The chaos pod uses the injector component. It is a CLI initializing a specific injector used to inject and clean a disruption. It has one subcommand per disruption kind (network disruption, cpu pressure, disk pressure, etc.). Whatever the used injector is, the lifecycle is always the same.
The injector initializes all the stuff common to all disruptions:
- the logger used to log from the injectors
- the metrics sink used to report metrics
- the injector configuration
- it loads the targeted container (if injecting at the pod level)
- it creates the cgroups manager (used by injectors to interact with the target cgroups)
- it creates the network namespace manager (used by injectors to interact with the target network namespace)
- the exit signal handler used to catch
SIGINT
andSIGTERM
It then enters the pre-run phase, initializing the injector itself depending on the given flags and with the previously initialized configuration. This is the only phase which is different for each injector.

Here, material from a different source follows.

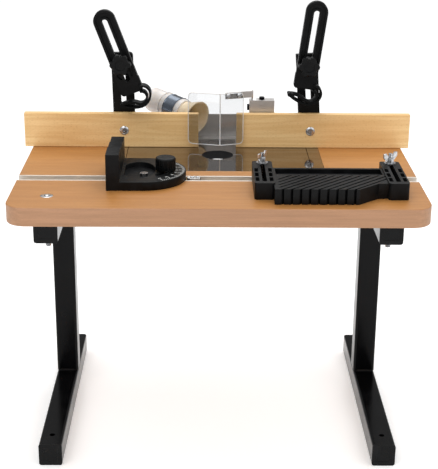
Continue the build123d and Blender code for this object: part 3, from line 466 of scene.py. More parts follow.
# Planed solid beech under clear lacquer: lighter, with growth lines that the lacquer deepens.
BEECH_LACQUERED = Beech(
    "beech_planed_lacquered", "FFD99C", 0.36, slot="solid_beech", dark="EBBB78", fleck="CC9A5C",
    band_share=0.38, band_mm=30.0, band_count=7.0, streak_mm=6.0,
)
CHIPBOARD = Chipboard("chipboard_core_sawn", "B08E62", 0.9, slot="laminated_board")
# Satin anodising over an extrusion: soft white gloss drawn out along the die lines.
ALUMINIUM_EXTRUDED = DrawnMetal(
    "aluminium_extruded_anodised", "ECE4DA", 0.50, 1.0, slot="anodised_aluminium",
)
# Ground and polished plate: sharp enough to mirror the fence, softened along the grinding.
STEEL_GROUND = DrawnMetal(
    "steel_plate_ground", "98908A", 0.05, 1.0, slot="ground_steel",
    line_mm=(50.0, 0.5, 0.5), spread=0.03, relief_mm=0.003,
)
STEEL_GALVANISED = GalvanisedSheet("steel_sheet_galvanised", "D6D3D0", 0.42, 1.0, slot="galvanised_steel")
STEEL_BAND = DrawnMetal(
    "steel_band_rolled", "6E7681", 0.22, 1.0, slot="zinc_fasteners", line_mm=(0.4, 0.4, 8.0),
)
ZINC_BRIGHT = PlatedMetal("steel_zinc_plated", "D0D1D3", 0.24, 1.0, slot="zinc_fasteners")
BLACK_OXIDE = PlatedMetal(
    "steel_black_oxide", "17171A", 0.35, 1.0, slot="black_fasteners", clouded="2A2A2E",
)
POWDER_BLACK = PowderCoat("steel_powder_coated_black", "060607", 0.14, slot="black_powder_coat")
NYLON_BLACK = MouldedPlastic("nylon_glass_filled_moulded", "0C0D0E", 0.42, slot="black_nylon")
ABS_BLACK = MouldedPlastic(
    "abs_moulded_black", "0B0C0D", 0.3, slot="black_knob_plastic", grit_mm=0.8, depth_mm=0.015,
)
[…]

Once the injector is initialized, the injection starts. Once done, the injector creates the /tmp/readiness_probe
file to validate the readiness probe and then sleeps listening to any signal arriving into the signal handler. At this point, nothing else will happen until a signal arrives, triggering the cleanup phase.
If an error occurs during the injection, it logs it but does not exit. It allows to injector to clean partially injected disruptions.
When a signal arrives into the signal handler channel, it triggers the post-run phase which calls the injector clean method. Any error happening during the cleanup phase will make the injector to retry up to 3 times and, if the error is still occurring, to exit with a non-zero code, considering the chaos pod as "failed".